> [REQUIREMENT] Can the data below be set down again exactly, line for line?

> [DATASET EXCERPT]

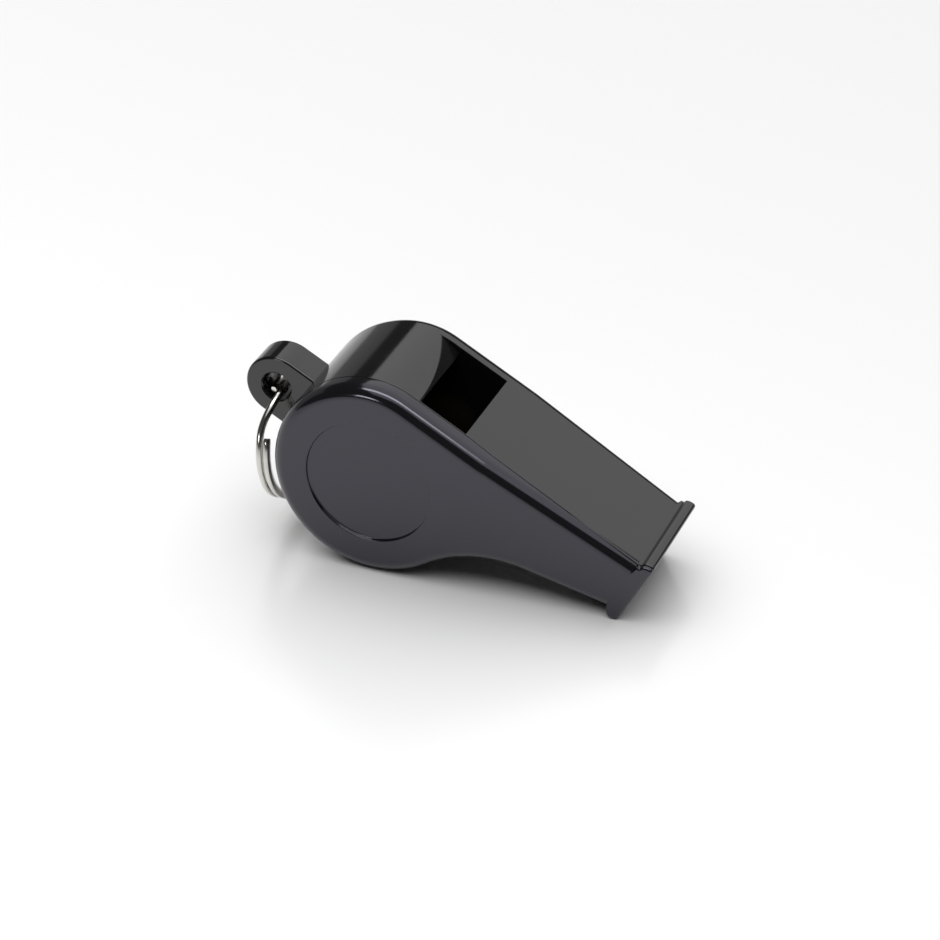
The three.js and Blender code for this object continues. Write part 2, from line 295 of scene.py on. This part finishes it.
def ramp_outline(start_x, labium_z):
    """What is cut away above the ramp: it leaves the crown along its tangent and dips to the labium."""
    crown = crown_centre()
    back = min(start_x - crown[0], 0)
    rise = math.sqrt(CROWN_RADIUS**2 - back**2)
    start = Vector((start_x, crown[1] + rise))
    end = Vector((LABIUM_X, labium_z))
    bend_x = mix(start_x, LABIUM_X, RAMP_BEND)
    bend = Vector((bend_x, start.y - back / rise * (bend_x - start_x)))
    outline = []
    for i in range(RAMP_STEPS + 1):
        t = i / RAMP_STEPS
        outline.append(tuple(start * (1 - t) ** 2 + bend * 2 * t * (1 - t) + end * t**2))
    above = TOP_Z + SPARE
    return outline + [(WINDOW_FRONT, labium_z), (WINDOW_FRONT, above), (start_x, above)]


def ramp_outlines():
    """The ramp is almost flush with the top on the near side and deepens towards the far side."""
    outlines = []
    for i in range(RAMP_ROWS + 1):
        depth = (i / RAMP_ROWS) ** 2
        start_x = mix(RAMP_START_NEAR, RAMP_START_FAR, depth)
        labium_z = mix(LABIUM_Z_NEAR, LABIUM_Z_FAR, depth)
        outlines.append(ramp_outline(start_x, labium_z))
    return outlines


def window_outline():
    """The opening itself, with the drum wall pared away under the labium to leave a sharp edge."""
    inside = math.sqrt((DRUM_RADIUS - DRUM_WALL) ** 2 - PARED_X**2) - SPARE / 2
    above = TOP_Z + SPARE
    return [
        (0, 0),
        (WINDOW_FRONT, 0),
        (WINDOW_FRONT, above),
        (LABIUM_X, above),
        (LABIUM_X, LABIUM_UNDERSIDE_Z),
        (PARED_X, inside),
    ]


def windway_outline():
    """The air passage, which opens out from the window towards the mouth."""
    inner = WINDOW_FRONT - SPARE
    mouth = MOUTH_X + SPARE
    return [
        (inner, WINDWAY_FLOOR_INNER),
        (WINDOW_FRONT, WINDWAY_FLOOR_INNER),
        (mouth, WINDWAY_FLOOR_MOUTH),
        (mouth, WINDWAY_ROOF_MOUTH),
        (WINDOW_FRONT, WINDWAY_ROOF_INNER),
        (inner, WINDWAY_ROOF_INNER),
    ]


def lug_outline():
    """A tongue with a half-round end, whose root lies inside the drum wall."""
    low = LUG_Z - LUG_RADIUS
    high = LUG_Z + LUG_RADIUS
    outline = arc((LUG_X, LUG_Z), LUG_RADIUS, math.pi / 2, 1.5 * math.pi, LUG_ARC_STEPS)
    outline += line((LUG_X, low), (LUG_ROOT_X, low), LUG_SIDE_STEPS)[1:]
    outline += line((LUG_ROOT_X, low), (LUG_ROOT_X, high), LUG_SIDE_STEPS)
    outline += line((LUG_ROOT_X, high), (LUG_X, high), LUG_SIDE_STEPS)
    return outline


# ---- solids: straight in the whistle's own axes and in millimetres until taper() ----
def constant(value):
    """For the places that take a function of x and need the same value all along."""
    return lambda x: value


def seam_y(x):
    """Where the joint between body and cover runs."""
    along = max(x - SEAM_BEND_X, 0) / (LIP_BACK - SEAM_BEND_X)
    return mix(SEAM_Y_DRUM, SEAM_Y_LIP, along)


def edge_round(x):
    """Radius of the outer long edges, which turns crisp where the lip stands out as a flange."""
    t = min(max((x - LIP_FLANGE_X) / LIP_FLANGE_EASE, 0), 1)
    return mix(EDGE_FILLET, LIP_EDGE_FILLET, ease(t))


def joint_round(x):
    """Softening of the joint's edges, which shows more on the raised lip."""
    return SEAM_ROUND_AT_LIP if x > LIP_BACK - LIP_STEP_RUN else SEAM_ROUND


def inward_normals(outline):
    """Which way, and how far for each unit of inset, every point of an outline moves inwards."""
    normals = []
    for i, here in enumerate(outline):
        before = Vector(outline[i - 1])
        after = Vector(outline[(i + 1) % len(outline)])
        here = Vector(here)
        first = (here - before).normalized()
        second = (after - here).normalized()
        average = (first + second).normalized()
        normals.append(Vector((-average.y, average.x)) / max(average.dot(second), MITRE_LIMIT))
    return normals


def edge_rows(bm, outline, face_y, towards, rounding):
    """Loops of vertices from a face over its rounded edge; towards is +1 for the near face."""
    rows = []
    normals = inward_normals(outline)
    for i in range(ROUND_STEPS + 1):
        angle = math.pi / 2 * i / ROUND_STEPS
        row = []
        for (x, z), normal in zip(outline, normals):
            inset = rounding(x) * (1 - math.sin(angle))
            y = face_y(x) + towards * rounding(x) * (1 - math.cos(angle))
            row.append(bm.verts.new((x + normal.x * inset, y, z + normal.y * inset)))
        rows.append(row)
    return rows


def sharp_row(bm, outline, y):
    return [bm.verts.new((x, y, z)) for x, z in outline]


def join_rows(bm, rows):
    """Faces between neighbouring loops of as many vertices each."""
    count = len(rows[0])
    for near, far in zip(rows, rows[1:]):
        for i in range(count):
            j = (i + 1) % count
            bm.faces.new((near[i], far[i], far[j], near[j]))


def recessed_face(bm, outer, side):
    """Fills a side face round a shallow round recess with a softened rim and foot."""
    profile = []
    for i in range(ROUND_STEPS + 1):
        angle = math.pi / 2 * i / ROUND_STEPS
        rise = RECESS_ROUND * (1 - math.cos(angle))
        run = RECESS_ROUND * (1 - math.sin(angle))
        profile.append((RECESS_RADIUS + run, rise))
        profile.append((RECESS_RADIUS - run, RECESS_DEPTH - rise))
    profile.sort(key=lambda place: place[1])
    rows = []
    for radius, depth in profile:
        rows.append(circle_row(bm, radius, side * (HALF_WIDTH - depth), 0, 0, CIRCLE_SIDES))
    join_rows(bm, rows)
    bm.faces.new(rows[-1])
    face_with_hole(bm, outer, rows[0])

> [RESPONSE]
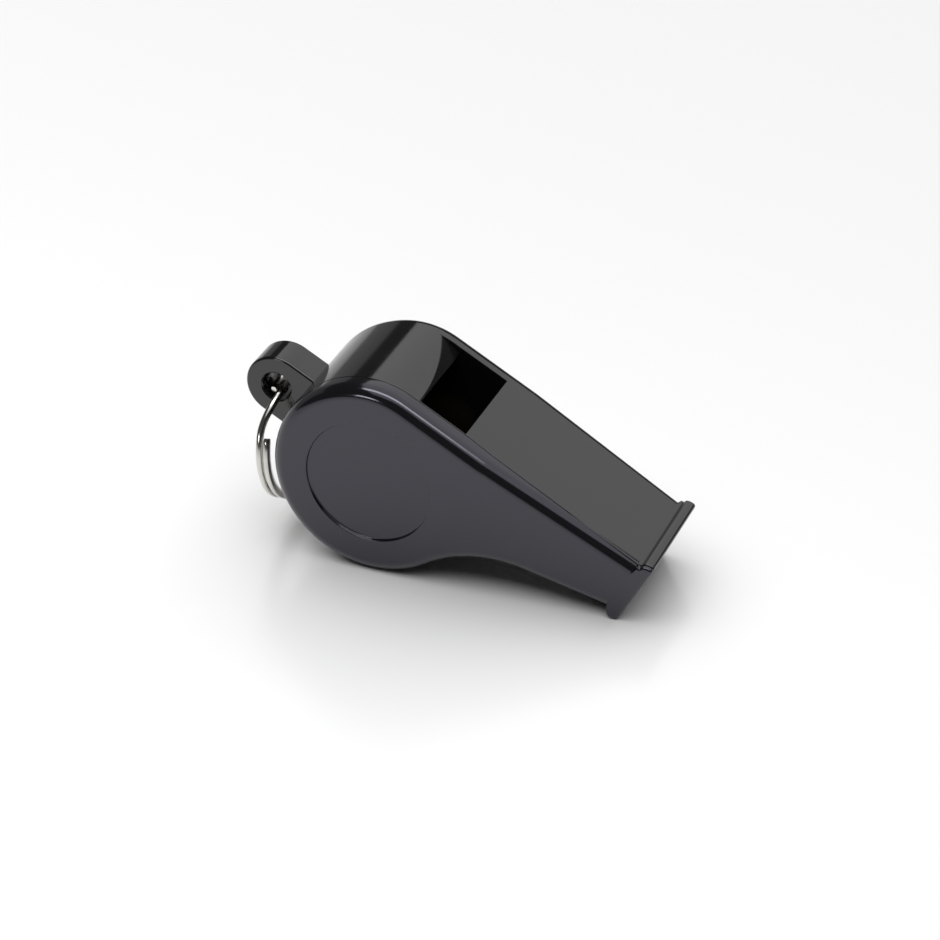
The three.js and Blender code for this object continues. Write part 2, from line 295 of scene.py on. This part finishes it.
def ramp_outline(start_x, labium_z):
    """What is cut away above the ramp: it leaves the crown along its tangent and dips to the labium."""
    crown = crown_centre()
    back = min(start_x - crown[0], 0)
    rise = math.sqrt(CROWN_RADIUS**2 - back**2)
    start = Vector((start_x, crown[1] + rise))
    end = Vector((LABIUM_X, labium_z))
    bend_x = mix(start_x, LABIUM_X, RAMP_BEND)
    bend = Vector((bend_x, start.y - back / rise * (bend_x - start_x)))
    outline = []
    for i in range(RAMP_STEPS + 1):
        t = i / RAMP_STEPS
        outline.append(tuple(start * (1 - t) ** 2 + bend * 2 * t * (1 - t) + end * t**2))
    above = TOP_Z + SPARE
    return outline + [(WINDOW_FRONT, labium_z), (WINDOW_FRONT, above), (start_x, above)]


def ramp_outlines():
    """The ramp is almost flush with the top on the near side and deepens towards the far side."""
    outlines = []
    for i in range(RAMP_ROWS + 1):
        depth = (i / RAMP_ROWS) ** 2
        start_x = mix(RAMP_START_NEAR, RAMP_START_FAR, depth)
        labium_z = mix(LABIUM_Z_NEAR, LABIUM_Z_FAR, depth)
        outlines.append(ramp_outline(start_x, labium_z))
    return outlines


def window_outline():
    """The opening itself, with the drum wall pared away under the labium to leave a sharp edge."""
    inside = math.sqrt((DRUM_RADIUS - DRUM_WALL) ** 2 - PARED_X**2) - SPARE / 2
    above = TOP_Z + SPARE
    return [
        (0, 0),
        (WINDOW_FRONT, 0),
        (WINDOW_FRONT, above),
        (LABIUM_X, above),
        (LABIUM_X, LABIUM_UNDERSIDE_Z),
        (PARED_X, inside),
    ]


def windway_outline():
    """The air passage, which opens out from the window towards the mouth."""
    inner = WINDOW_FRONT - SPARE
    mouth = MOUTH_X + SPARE
    return [
        (inner, WINDWAY_FLOOR_INNER),
        (WINDOW_FRONT, WINDWAY_FLOOR_INNER),
        (mouth, WINDWAY_FLOOR_MOUTH),
        (mouth, WINDWAY_ROOF_MOUTH),
        (WINDOW_FRONT, WINDWAY_ROOF_INNER),
        (inner, WINDWAY_ROOF_INNER),
    ]


def lug_outline():
    """A tongue with a half-round end, whose root lies inside the drum wall."""
    low = LUG_Z - LUG_RADIUS
    high = LUG_Z + LUG_RADIUS
    outline = arc((LUG_X, LUG_Z), LUG_RADIUS, math.pi / 2, 1.5 * math.pi, LUG_ARC_STEPS)
    outline += line((LUG_X, low), (LUG_ROOT_X, low), LUG_SIDE_STEPS)[1:]
    outline += line((LUG_ROOT_X, low), (LUG_ROOT_X, high), LUG_SIDE_STEPS)
    outline += line((LUG_ROOT_X, high), (LUG_X, high), LUG_SIDE_STEPS)
    return outline


# ---- solids: straight in the whistle's own axes and in millimetres until taper() ----
def constant(value):
    """For the places that take a function of x and need the same value all along."""
    return lambda x: value


def seam_y(x):
    """Where the joint between body and cover runs."""
    along = max(x - SEAM_BEND_X, 0) / (LIP_BACK - SEAM_BEND_X)
    return mix(SEAM_Y_DRUM, SEAM_Y_LIP, along)


def edge_round(x):
    """Radius of the outer long edges, which turns crisp where the lip stands out as a flange."""
    t = min(max((x - LIP_FLANGE_X) / LIP_FLANGE_EASE, 0), 1)
    return mix(EDGE_FILLET, LIP_EDGE_FILLET, ease(t))


def joint_round(x):
    """Softening of the joint's edges, which shows more on the raised lip."""
    return SEAM_ROUND_AT_LIP if x > LIP_BACK - LIP_STEP_RUN else SEAM_ROUND


def inward_normals(outline):
    """Which way, and how far for each unit of inset, every point of an outline moves inwards."""
    normals = []
    for i, here in enumerate(outline):
        before = Vector(outline[i - 1])
        after = Vector(outline[(i + 1) % len(outline)])
        here = Vector(here)
        first = (here - before).normalized()
        second = (after - here).normalized()
        average = (first + second).normalized()
        normals.append(Vector((-average.y, average.x)) / max(average.dot(second), MITRE_LIMIT))
    return normals


def edge_rows(bm, outline, face_y, towards, rounding):
    """Loops of vertices from a face over its rounded edge; towards is +1 for the near face."""
    rows = []
    normals = inward_normals(outline)
    for i in range(ROUND_STEPS + 1):
        angle = math.pi / 2 * i / ROUND_STEPS
        row = []
        for (x, z), normal in zip(outline, normals):
            inset = rounding(x) * (1 - math.sin(angle))
            y = face_y(x) + towards * rounding(x) * (1 - math.cos(angle))
            row.append(bm.verts.new((x + normal.x * inset, y, z + normal.y * inset)))
        rows.append(row)
    return rows


def sharp_row(bm, outline, y):
    return [bm.verts.new((x, y, z)) for x, z in outline]


def join_rows(bm, rows):
    """Faces between neighbouring loops of as many vertices each."""
    count = len(rows[0])
    for near, far in zip(rows, rows[1:]):
        for i in range(count):
            j = (i + 1) % count
            bm.faces.new((near[i], far[i], far[j], near[j]))


def recessed_face(bm, outer, side):
    """Fills a side face round a shallow round recess with a softened rim and foot."""
    profile = []
    for i in range(ROUND_STEPS + 1):
        angle = math.pi / 2 * i / ROUND_STEPS
        rise = RECESS_ROUND * (1 - math.cos(angle))
        run = RECESS_ROUND * (1 - math.sin(angle))
        profile.append((RECESS_RADIUS + run, rise))
        profile.append((RECESS_RADIUS - run, RECESS_DEPTH - rise))
    profile.sort(key=lambda place: place[1])
    rows = []
    for radius, depth in profile:
        rows.append(circle_row(bm, radius, side * (HALF_WIDTH - depth), 0, 0, CIRCLE_SIDES))
    join_rows(bm, rows)
    bm.faces.new(rows[-1])
    face_with_hole(bm, outer, rows[0])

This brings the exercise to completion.